" 'No, of course not,' I said.
" 'Will you join us for a drink?' the fellow asked.
" 'Of course,' I said.
"I could see that they were very much embarrassed. One of them told me he had never been thrown out of a place before.
" 'If you hang around with that little fellow,' I said, 'you'll be thrown out of a great many places.'
"Finally they asked me if they could stay and have dinner, provided they ate in another room. I told them I certainly had no objection to that. They were really quite nice."
Tunney's clear blue eyes came alive with laughter. "I understand the little fellow never came back. Perhaps he thought the Press Box employed Gene Tunney as a bouncer."
It is the dream of a large part of mankind to be able to boast, as John L. Sullivan did, "I can lick any man in the house." Like Sullivan, Tunney could once boast (tastefully, of course) of licking any man in the house—or the world. But it has been his ambition to impress his fellows as much with his intellect as with his fists. Since America solicits the opinions of her athletic champions on matters ranging from juvenile delinquency to breakfast foods, Gene's victory over Dempsey provided him with a rostrum from which to air his opinions about literature.

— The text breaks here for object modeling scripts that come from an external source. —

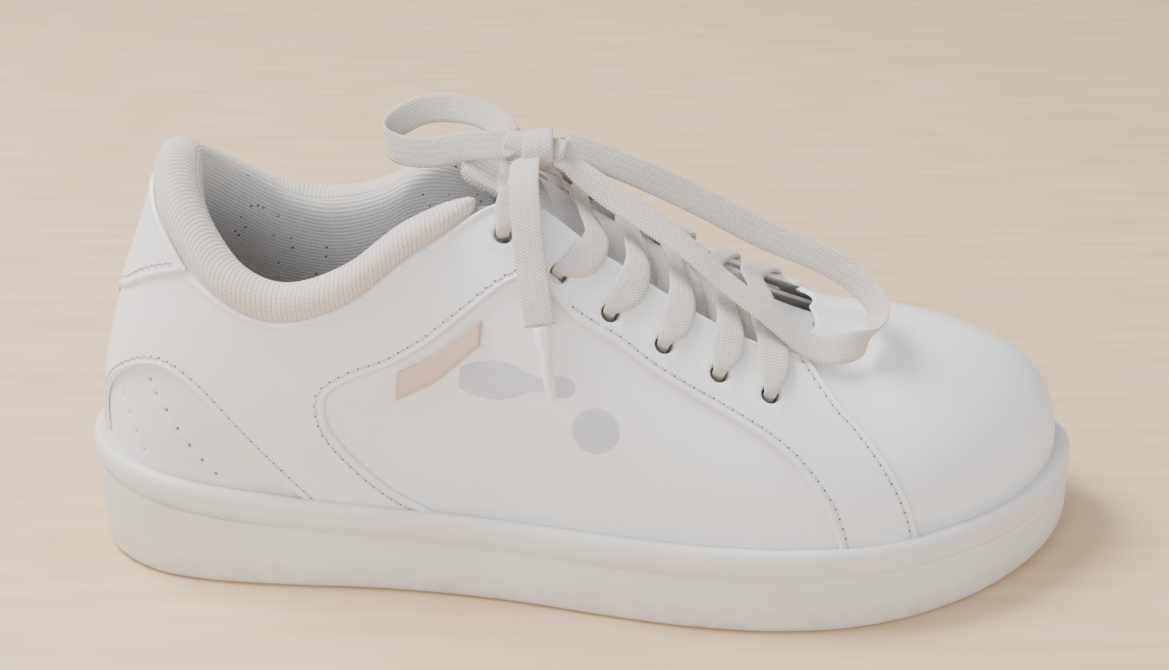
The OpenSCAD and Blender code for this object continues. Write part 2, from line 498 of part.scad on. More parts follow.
// The bottom bar, from inside one lowest hole to inside the other
BAR = let (h = HOLES[5])
    [[LAT, h[0], h[1] - 0.01, -0.7, slim], [LAT, h[0], h[1], 2.4, slim],
     [LAT, h[0], h[1] + 0.01, outer_o + 0.75, slim + 0.4],
     [LAT, h[0] + 0.05, 0.70, lace_over, lace_w], [LAT, h[0] + 0.1, 0.81, lace_over, lace_w],
     [LAT, h[0] + 0.14, 1.3, lace_over - 0.8, lace_w * 0.85],
     [LAT, h[0] + 0.14, 2, lace_over - 1.4, lace_w * 0.85],
     [MED, h[0] + 0.14, 1.3, lace_over - 0.8, lace_w * 0.85],
     [MED, h[0] + 0.1, 0.81, lace_over, lace_w], [MED, h[0] + 0.05, 0.70, lace_over, lace_w],
     [MED, h[0], h[1] + 0.01, outer_o + 0.75, slim + 0.4],
     [MED, h[0], h[1], 2.4, slim], [MED, h[0], h[1] - 0.01, -0.7, slim]];
// Under the leather from the second hole on one side to the top hole on the other
function last_leg(side) =
    let (a = HOLES[1], b = HOLES[0], low = side < 0 ? -1.2 : 0.6, w = lace_w * 0.55)
    [[side, a[0], a[1] + 0.01, lace_under + 0.45, slim],
     [side, a[0], a[1] + 0.08, lace_under, slim + 1.5], [side, a[0] - 0.05, 0.9, lace_under, w],
     [side, a[0] - 0.1, 1.3, low, w], [side, (a[0] + b[0]) / 2, 2, low + 0.1, w],
     [-side, b[0] + 0.15, 1.3, low, w], [-side, b[0] + 0.1, 1, -0.9, w],
     [-side, b[0] + 0.03, 0.93, lace_under, w], [-side, b[0], b[1] + 0.06, lace_under, slim + 1.5],
     [-side, b[0], b[1] + 0.01, lace_under + 0.45, slim]];
// The whole run up one way: it changes side at each crossing and comes up out of a top hole
function run(side, rise) = concat(crossing(side, 5, rise), crossing(-side, 4, rise),
    crossing(side, 3, rise), crossing(-side, 2, rise), last_leg(side), run_end(-side));
// The end of a run, up out of the top hole on one side and over to the knot
function run_end(side) = let (h = HOLES[0])
    [[side, h[0], h[1], 2.4, slim], [side, h[0], h[1] + 0.01, outer_o + 0.75, slim + 0.4],
     [side, h[0] + 0.03, h[1] + 0.07, lace_over, lace_w * 0.8],
     [side, h[0] + 0.05, 0.97, lace_over + 0.2, lace_w * 0.7]];
module routed(rows) {
    lace([for (r = rows) on_skin(r[0], r[1], r[2], r[3])],
        [for (r = rows) rib_tangent(r[0], r[1], r[2])], [for (r = rows) r[4]], lace_t);
}
function reversed(L) = [for (i = [len(L) - 1:-1:0]) L[i]];
module lace_threaded() {
    color("linen") routed(concat(reversed(run(LAT, 2)), BAR, run(MED, 0.3)));
}

// Routes of the free lace, in mm. Each row is [point, width direction].
KNOT = [-10, -2, 120.5];
LOOP_FRONT = [[[-2, -1, 121], [0.1, 0.6, 0.8]], [[6, 1, 117.5], [0.3, 0.5, 0.8]],
    [[18, 2.5, 112], [0.4, 0.4, 0.8]], [[35, 4.5, 103], [0.4, 0.4, 0.8]],
    [[53, 5, 93], [0.4, 0.4, 0.8]], [[70, 4, 86], [0.5, 0.3, 0.8]], [[81, 0, 80], [0.6, 0, 0.8]],
    [[85.5, -7, 75], [0.6, -0.3, 0.7]], [[83, -14, 71], [0.6, 0.1, 0.7]],
    [[75, -18.5, 68.5], [0.4, 0.6, 0.6]], [[66, -20, 70], [0.2, 0.8, 0.5]],
    [[53, -19, 80], [0.1, 0.9, 0.4]], [[42, -16.5, 88], [0.1, 0.9, 0.4]],
    [[33, -14, 95.5], [0.2, 0.9, 0.4]], [[23, -11, 102], [0.3, 0.8, 0.5]],
    [[12, -8, 108.5], [0.3, 0.7, 0.6]], [[3, -5.5, 114.5], [0.2, 0.8, 0.5]],
    [[-2, -4, 118], [0, 1, 0.2]]];
LOOP_BACK = [[[-18, 1, 123.5], [0.2, 0.9, 0.4]], [[-22, 6, 126], [0.2, 0.7, 0.7]],
    [[-30, 9, 128], [0.2, 0.6, 0.8]], [[-41, 8.5, 128.5], [0, 0.3, 1]],
    [[-49, 5.5, 125.5], [-0.1, 0.1, 1]], [[-51.5, 0.5, 123], [-0.1, 0, 1]],
    [[-48, -4, 121], [0, 0.2, 1]], [[-39, -6, 120.5], [0, 0.3, 1]],
    [[-29, -6, 122.5], [0.1, 0.4, 0.9]], [[-22, -5.5, 122.5], [0.1, 0.6, 0.7]],
    [[-18, -3.5, 122], [0, 0.8, 0.4]]];
TAIL_LAT = [[[-12, -8.5, 119], [1, 0, 0.2]], [[-11.5, -16.5, 119.5], [1, 0, 0.2]],
    [[-11, -23.5, 116], [1, 0, 0.2]], [[-10, -28.5, 109.5], [1, 0, 0.2]],
    [[-9, -32.5, 101], [1, 0, 0.1]], [[-7.5, -37, 92.5], [1, 0, 0.1]],
    [[-6, -40.5, 84.5], [1, 0, 0.1]]];
TAIL_MED = [[[-11, 5, 120], [-1, 0, 0.2]], [[-7, 13, 119], [-1, 0, 0.2]],
    [[-2, 23, 111.5], [-1, 0, 0.2]], [[1, 31, 99.5], [-1, 0, 0.1]],
    [[4, 37, 85], [-1, 0, 0.1]], [[6, 40, 74], [-1, 0, 0.1]]];
module free_lace(rows) {
    m = 2 * (len(rows) - 1);
    pts = [for (r = rows) r[0]];
    dirs = [for (r = rows) r[1]];
    color("linen") lace([for (i = [0:m]) k * spline(pts, i / 2)],
        [for (i = [0:m]) spline(dirs, i / 2)], [for (i = [0:m]) lace_w * 0.9], lace_t);
}
module lace_loop_front() { free_lace(LOOP_FRONT); }
module lace_loop_back() { free_lace(LOOP_BACK); }
module lace_tail_lateral() { free_lace(TAIL_LAT); }
module lace_tail_medial() { free_lace(TAIL_MED); }
module lace_knot() {
    color("linen") translate(k * KNOT) rotate([0, 90, 0])
        rotate_extrude($fn = 28)
            polygon([[0, -7], [2.6, -6.6], [4.6, -4.6], [5.5, -1.6], [5.5, 1.6], [4.6, 4.6],
                [2.6, 6.6], [0, 7]]);
}
// A crimped tip at the end of a tail
module aglet(rows) {
    a = k * rows[len(rows) - 1][0];
    d = unit(rows[len(rows) - 1][0] - rows[len(rows) - 2][0]);
    color("white") translate(a + 0.2 * d) rotate([0, acos(d.z), atan2(d.y, d.x)])
        cylinder(h = aglet_l, d1 = 3.4, d2 = 2.6, $fn = 24);
}
module aglet_lateral() { aglet(TAIL_LAT); }
module aglet_medial() { aglet(TAIL_MED); }

cup_sole();
slide_pad();
heel_pad();
midsole_wedge();
lasting_board();
insole();
toe_vamp();
toe_puff();
vamp_lining();
side_panel_lateral();
side_panel_medial();
quarter_lateral();
quarter_medial();
heel_panel();
heel_stiffener();
heel_tab();
eyestay_lateral();
eyestay_medial();
eyelet_stay_lateral();
eyelet_stay_medial();
quarter_lining_lateral();
quarter_lining_medial();
collar_foam();
collar_lining();
tongue_face();
tongue_padding();
tongue_lining();
side_tab();
lace_threaded();
lace_knot();
lace_loop_front();
lace_loop_back();
lace_tail_lateral();
lace_tail_medial();
aglet_lateral();
aglet_medial();
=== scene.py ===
"""Lace-up bowling shoe for the right foot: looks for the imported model, in the same frame.

The toe points along +X, the outer (lateral) side is -Y, and the sole stands on Z = 0. Shapes are worked out in
millimetres on the shoe's own surface and made in metres.
"""
import math

import bmesh
import bpy
import numpy as np
from mathutils import Matrix, geometry


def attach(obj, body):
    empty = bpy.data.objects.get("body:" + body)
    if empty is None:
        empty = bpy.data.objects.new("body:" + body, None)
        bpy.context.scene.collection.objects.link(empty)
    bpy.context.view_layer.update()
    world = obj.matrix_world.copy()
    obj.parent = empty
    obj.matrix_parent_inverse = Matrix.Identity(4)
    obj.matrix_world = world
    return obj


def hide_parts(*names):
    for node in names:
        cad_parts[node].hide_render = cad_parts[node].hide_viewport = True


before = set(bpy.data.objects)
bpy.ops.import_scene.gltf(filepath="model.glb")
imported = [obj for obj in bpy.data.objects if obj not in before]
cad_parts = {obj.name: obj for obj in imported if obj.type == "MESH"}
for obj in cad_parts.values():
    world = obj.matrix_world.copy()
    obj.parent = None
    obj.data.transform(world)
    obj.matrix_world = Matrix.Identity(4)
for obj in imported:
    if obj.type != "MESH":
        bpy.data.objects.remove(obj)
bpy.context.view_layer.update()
MM = 0.001


def arr(values):
    return np.array(values, float)


def unit(v):
    return v / np.maximum(np.linalg.norm(v, axis=-1, keepdims=True), 1e-12)


def add(name, data):
    """A new object in the scene."""
    made = bpy.data.objects.new(name, data)
    bpy.context.scene.collection.objects.link(made)
    return made


def pose(made, x, y, z, at):
    """Turns an object to three axes and sets it down at a place in metres."""
    made.matrix_world = Matrix([[x[i], y[i], z[i], at[i]] for i in range(3)] + [[0, 0, 0, 1]])


# --- Camera ---
TARGET = arr([2.2, 0, 63.1])
AZIMUTH, ELEVATION, ROLL = math.radians(4.93), math.radians(25.12), math.radians(-1.35)
DISTANCE, LENS = 506.4, 53.9


def make_camera():
    level = math.cos(ELEVATION)
    look = arr([-math.sin(AZIMUTH) * level, math.cos(AZIMUTH) * level, -math.sin(ELEVATION)])
    right = unit(np.cross(look, [0, 0, 1]))
    up = np.cross(right, look)
    c, s = math.cos(ROLL), math.sin(ROLL)
    camera = add("camera", bpy.data.cameras.new("camera"))
    camera.data.lens = LENS
    camera.data.sensor_width = 36
    camera.data.clip_start = 0.01
    pose(camera, right * c + up * s, up * c - right * s, -look, (TARGET - look * DISTANCE) * MM)
    bpy.context.scene.camera = camera


make_camera()

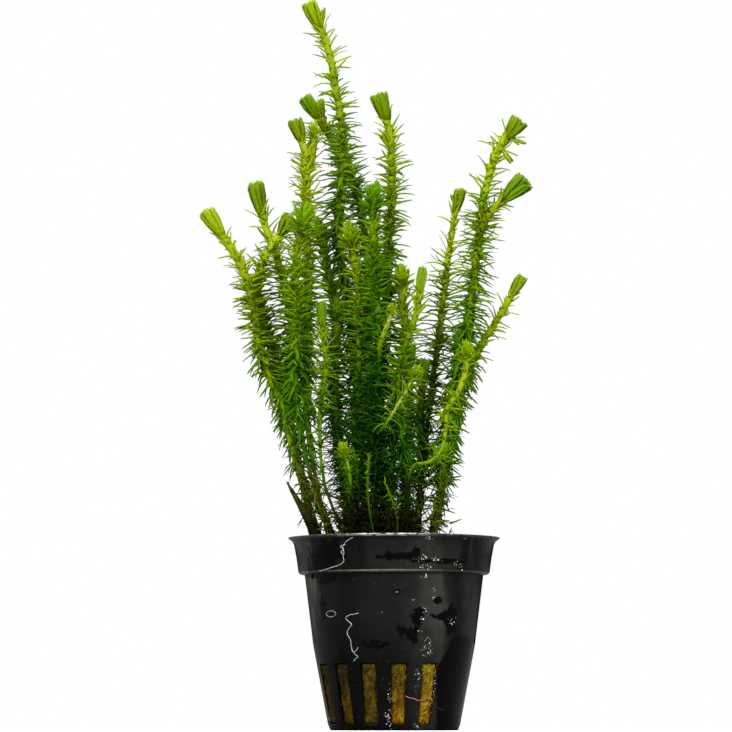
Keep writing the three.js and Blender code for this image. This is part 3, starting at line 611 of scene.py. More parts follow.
class PotNodes(Nodes):
    """The pot's plastic, with the places on it that its parts share."""

    def __init__(self, owner):
        super().__init__(owner)
        self.x, y, self.z = self.split(self.place())
        self.front = self.span(y, 2 * MM, -4 * MM)
        self.ragged = self.span(self.noise(420.0, 5.0, 0.7), 0.25, 0.75, -0.9, 0.9)

    def patches(self, marks, edge):
        """Where the marks are, 0 to 1, with ragged rims; edge is how soft those are."""
        total = None
        for mark_x, mark_z, half_width, half_height in marks:
            a = self.maths("DIVIDE", self.maths("SUBTRACT", self.x, mark_x * MM), half_width * MM)
            b = self.maths("DIVIDE", self.maths("SUBTRACT", self.z, mark_z * MM), half_height * MM)
            far = self.maths("SQRT", self.total(self.product(a, a), self.product(b, b)))
            near = self.span(self.total(far, self.ragged), 1.0 + edge, 1.0 - edge)
            total = near if total is None else self.maths("MAXIMUM", total, near)
        return self.product(total, self.front)

    def across(self, greys):
        """The greys from left to right, with wavy borders."""
        waves = self.span(self.drawn((160, 160, 60), 3.0), 0.3, 0.7, -1.2 * MM, 1.2 * MM)
        low, high = greys[0][0], greys[-1][0]
        stops = [((at - low) / (high - low), (grey, grey, 0.9 * grey)) for at, grey in greys]
        return self.ramp(self.span(self.total(self.x, waves), low * MM, high * MM), stops)

    def film(self):
        """The dried film with its painted reflections, streaked and cloudy, and darker on the ribs between
        the slots.
        """
        on_band = self.span(self.z, (BAND_FOOT_Z - 0.3) * MM, BAND_FOOT_Z * MM)
        grey = self.mix(on_band, self.across(BODY_GREYS), self.across(BAND_GREYS))
        ribs = self.span(self.z, SLOT_TOP_Z * MM, (SLOT_TOP_Z + 10) * MM, 0.42, 1.0)
        streaks = self.span(self.drawn((900, 900, 110), 4.0), 0.3, 0.7, 0.85, 1.12)
        clouds = self.span(self.noise(170.0, 5.0, 0.65), 0.3, 0.7, 0.6, 1.3)
        tone = self.product(streaks, clouds, ribs)
        tint = self.add("ShaderNodeCombineXYZ", {"X": tone, "Y": tone, "Z": tone}).outputs[0]
        return self.tinted(self.mix(self.front, POT_BACK, grey), tint)

    def shaded_side(self):
        """Painted shade: where the dark right side is, beyond a slanting line, with a ragged border."""
        (top_x, top_z), (foot_x, foot_z) = SHADED_SIDE_TOP, SHADED_SIDE_FOOT
        above_foot = self.maths("MAXIMUM", self.maths("SUBTRACT", self.z, foot_z * MM), 0.0)
        border = self.total(self.product(above_foot, (top_x - foot_x) / (top_z - foot_z)), foot_x * MM)
        beyond = self.total(self.maths("SUBTRACT", self.x, border), self.product(self.ragged, 0.7 * MM))
        beneath = self.span(self.z, top_z * MM, (top_z - 1.5) * MM)
        return self.product(self.span(beyond, 0.0, 0.5 * MM), beneath, self.front)

    def lip_highlight(self, grain):
        """The painted highlight on the lip's front, brightest near the middle."""
        lip = self.span(self.z, 47.25 * MM, 47.8 * MM)
        middle = self.span(self.apart(self.x, -2.4 * MM), 13.0 * MM, 4.0 * MM, 0.12, 1.0)
        return self.product(lip, self.front, middle, grain)

    def bead_highlight(self, grain):
        """The painted highlight along the foot of the band."""
        bead = self.span(self.apart(self.z, (BAND_FOOT_Z - 0.45) * MM), 0.35 * MM, 0.15 * MM)
        middle = self.span(self.apart(self.x, -2.6 * MM), 15.0 * MM, 3.0 * MM, 0.15, 1.0)
        return self.product(bead, self.front, middle, self.span(grain, 0.0, 1.0, 0.45, 1.0))

    def glints(self):
        """The painted white glints in their patches, and rarer specks all over the front."""
        cells = self.add("ShaderNodeTexVoronoi", {"Vector": self.place(), "Scale": 2700.0}).outputs
        chance = self.split(cells["Color"])
        size = self.span(chance[0], 0.1, 1.0, 0.0, 0.54)
        dot = self.maths("GREATER_THAN", self.maths("SUBTRACT", size, cells["Distance"]), 0.0)
        rare = self.maths("GREATER_THAN", chance[2], 0.98)
        small = self.maths("LESS_THAN", cells["Distance"], 0.2)
        return (
            self.product(self.patches(GLINTS, 0.3), dot, chance[1]),
            self.product(rare, small, self.front, 0.16),
        )


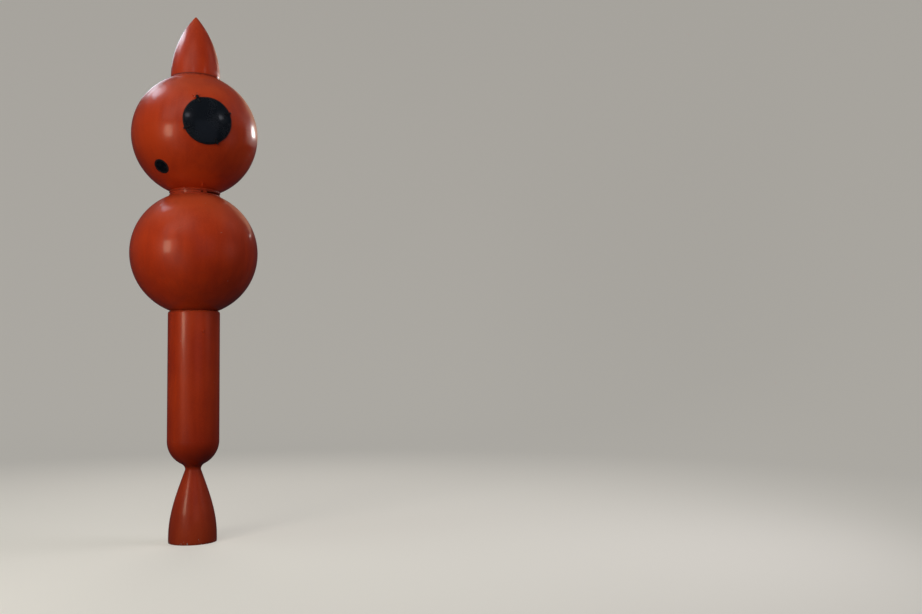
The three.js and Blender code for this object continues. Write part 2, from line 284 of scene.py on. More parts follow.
def turned(rows, columns=192, stretch=(0.0, 0.0), pull=None):
    """An outline carried round the axis: x = r sin a, y = -r cos a, z = height.

    With a stretch, the half at -y and the half at +y are drawn out by that much, which makes a
    slot-shaped plate or a lug. Pull says for each row how much of the stretch it takes.
    """
    front = np.linspace(-90, 90, columns // 2 + 1)
    angle = np.radians(np.concatenate([front, front + 180, front[:1]]))
    drawn = np.repeat([-stretch[0], stretch[1]], len(front))
    drawn = np.append(drawn, drawn[0])
    radius, height = np.asarray(rows).T
    share = np.ones(len(radius)) if pull is None else np.asarray(pull, float)
    across = np.outer(radius, np.sin(angle))
    along = np.outer(share, drawn) - np.outer(radius, np.cos(angle))
    return np.stack([across, along, np.repeat(height[:, None], len(angle), axis=1)], axis=-1)


print("a rounded corner becomes", len(rounded([(0, 0, 0), (1, 0, 0.1), (1, 1, 0)])) - 2, "rows")

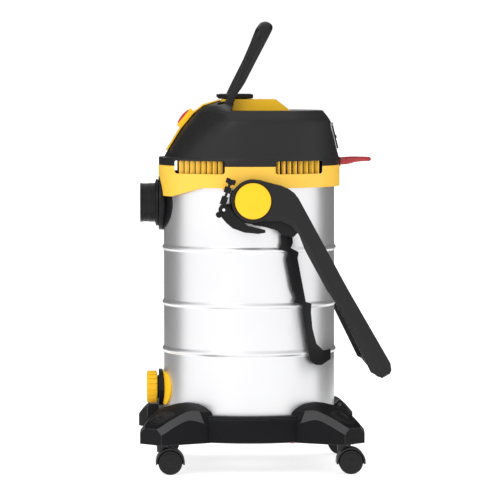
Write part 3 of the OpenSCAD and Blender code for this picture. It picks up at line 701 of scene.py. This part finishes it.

Asked in 1927 for his appraisal of G. B. Shaw's prizefight novel, Cashel Byron's Profession, Tunney replied with all the directness of a straight right: "Cashel Byron is stupid and boring. He is always on a soapbox. Shaw knows nothing about boxing—or women."
To which Shaw is reported to have made the petulant reply: "If Tunney thinks he can write a better story about 19th-century boxing, let him try."